Although order had been restored in the Rhineland, the frontier was not safe yet. In 83, the emperor Domitian, a son of Vespasian, subdued the Chatti on the east bank. The Mainz Pedestals belong to this period. One of the legions that was in these years added to the garrison of Mainz was XXI Rapax, which arrived from Windisch in Switzerland. Quintus Marcius Balbus (third tombstone above) and his son Celer did not survive his stay in Mainz.
After this war, the Romans occupied positions on the east bank, where they started to build the Taunus limes. Mainz no longer was a frontier city and continued to grow. Domitian reorganized the military zone and gave it the status of a province, which was called Germania Superior. Mainz became its capital and the seat of the governor. However, the emperor was not successful in finding a good representative, because in 89, governor Lucius Antonius Saturninus revolted.
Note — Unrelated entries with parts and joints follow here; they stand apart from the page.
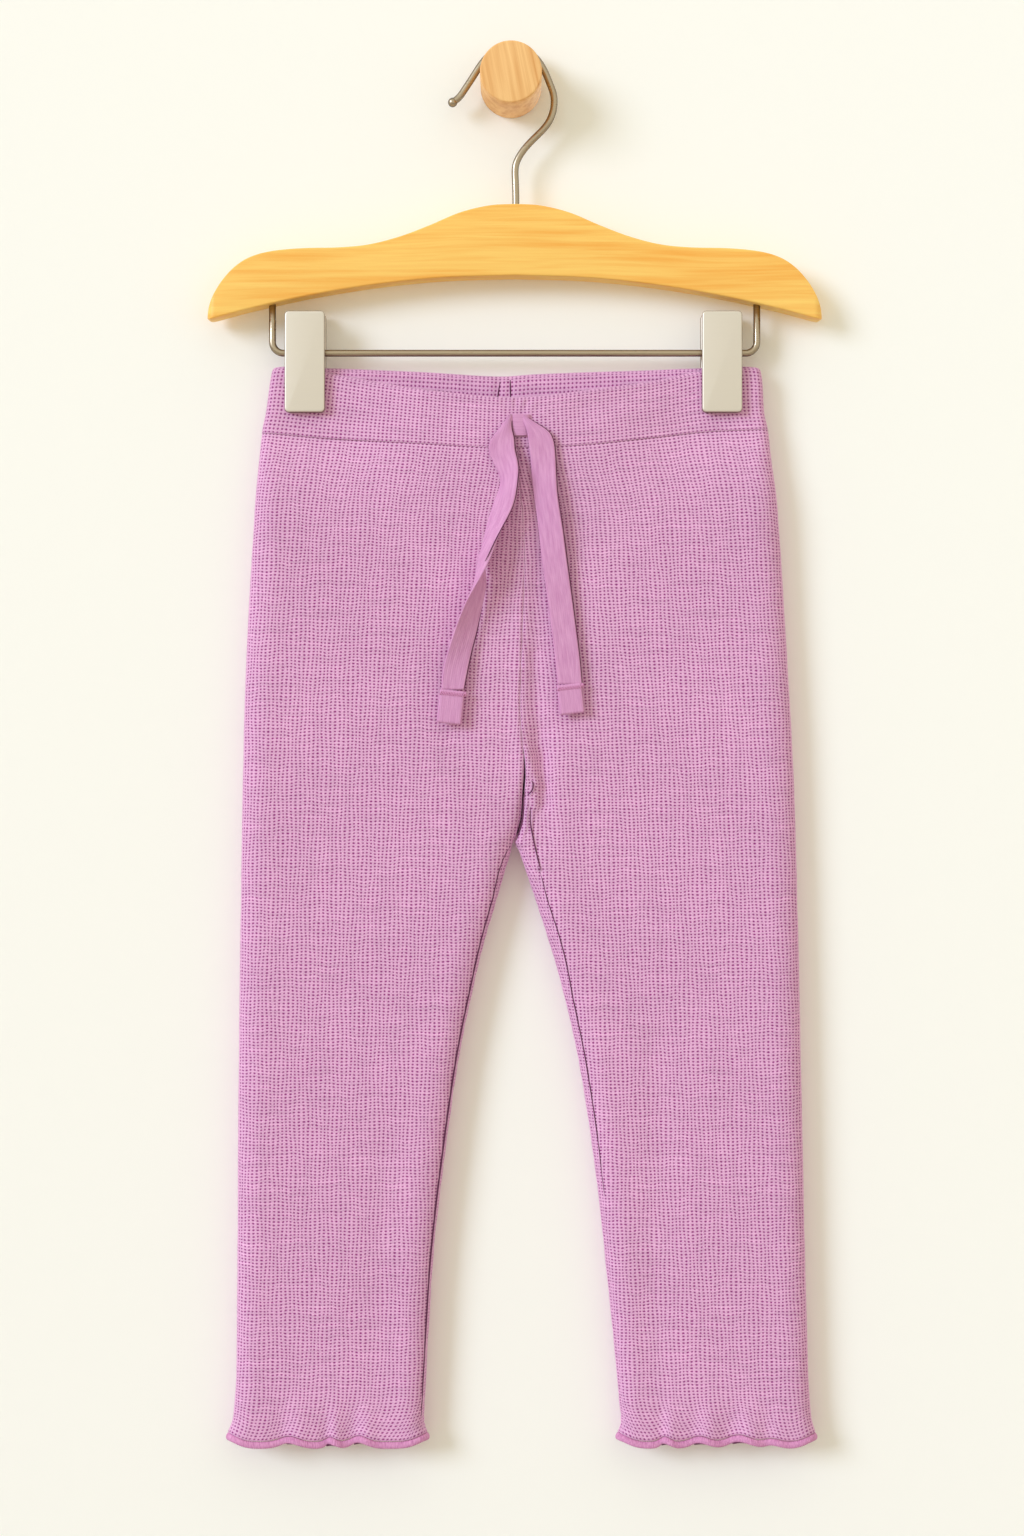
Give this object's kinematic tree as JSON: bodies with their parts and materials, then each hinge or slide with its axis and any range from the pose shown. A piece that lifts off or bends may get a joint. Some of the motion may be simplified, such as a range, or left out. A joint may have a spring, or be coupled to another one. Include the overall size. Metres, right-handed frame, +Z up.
{
  "type": "child's leggings on a clip hanger and wall peg",
  "caption": "Child's waffle-knit leggings with a tape drawstring and ruffled hems, hung by clips from a wooden hanger on a wall peg.",
  "frame": {"origin": "middle of the wall peg's back face, on the wall", "axes": "+Z up, -Y towards the room, +X to the viewer's right, the wearer's left"},
  "size_m": [0.3008, 0.0315, 0.6871],
  "materials": {
    "cloth": "soft cotton waffle knit, mauve pink, matt",
    "hem_thread": "close overlock stitching, a little deeper pink",
    "tape": "fine flat cotton tape, matt",
    "hanger_wood": "clear satin lacquer, long grain",
    "peg_wood": "oiled, end grain to the front",
    "steel_wire": "bright drawn wire",
    "clip_metal": "satin nickel"
  },
  "bodies": {
    "root": {"leg_right_front": "cloth", "leg_right_back": "cloth", "leg_left_front": "cloth", "leg_left_back": "cloth", "waistband_front": "cloth", "waistband_back": "cloth", "hem_right": "hem_thread", "hem_left": "hem_thread", "drawstring_tail_right": "tape", "drawstring_tail_left": "tape", "drawstring_tab_right": "tape", "drawstring_tab_left": "tape", "drawstring_bridge": "tape", "hanger_board": "hanger_wood", "hook": "steel_wire", "clip_bar": "steel_wire", "clip_right_spring": "steel_wire", "clip_left_spring": "steel_wire", "clip_right_front": "clip_metal", "clip_right_back": "clip_metal", "clip_left_front": "clip_metal", "clip_left_back": "clip_metal", "peg": "peg_wood"}
  },
  "joints": []
}
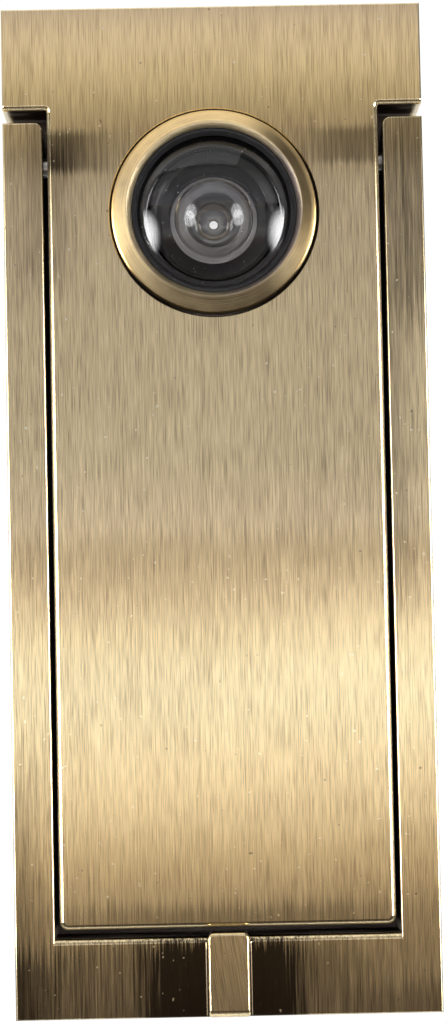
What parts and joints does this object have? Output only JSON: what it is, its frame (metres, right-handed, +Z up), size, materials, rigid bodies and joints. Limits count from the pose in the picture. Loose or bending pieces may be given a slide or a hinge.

The rebellion was soon repressed.
XXII Primigenia (after 89 CE)
The rebellious legions were transferred and Mainz received a new unit: XXII Primigenia, which had already been in the city before. Gaius Faltonius Secundus was one of the legionaries. He was born in Liguria, served for twenty-one years, and died at the venerable age of forty-six. He is shown on the fourth photo above with two servants or slaves.note[CIL 13.6960.]
The Twenty-Second never left Mainz, and was - after a century in which the city had been occupied by two legions - the only unit. (The reference to a Sixth Legion Gallicana in the Historia Augustanote[Historia Augusta, "Aurelian", 7.1.] is almost certainly incorrect.) It comes as no surprise that in the second century, the inscriptions of Mainz are predominantly made for citizens. The city rapidly lost its military nature and military inscriptions become relatively rare.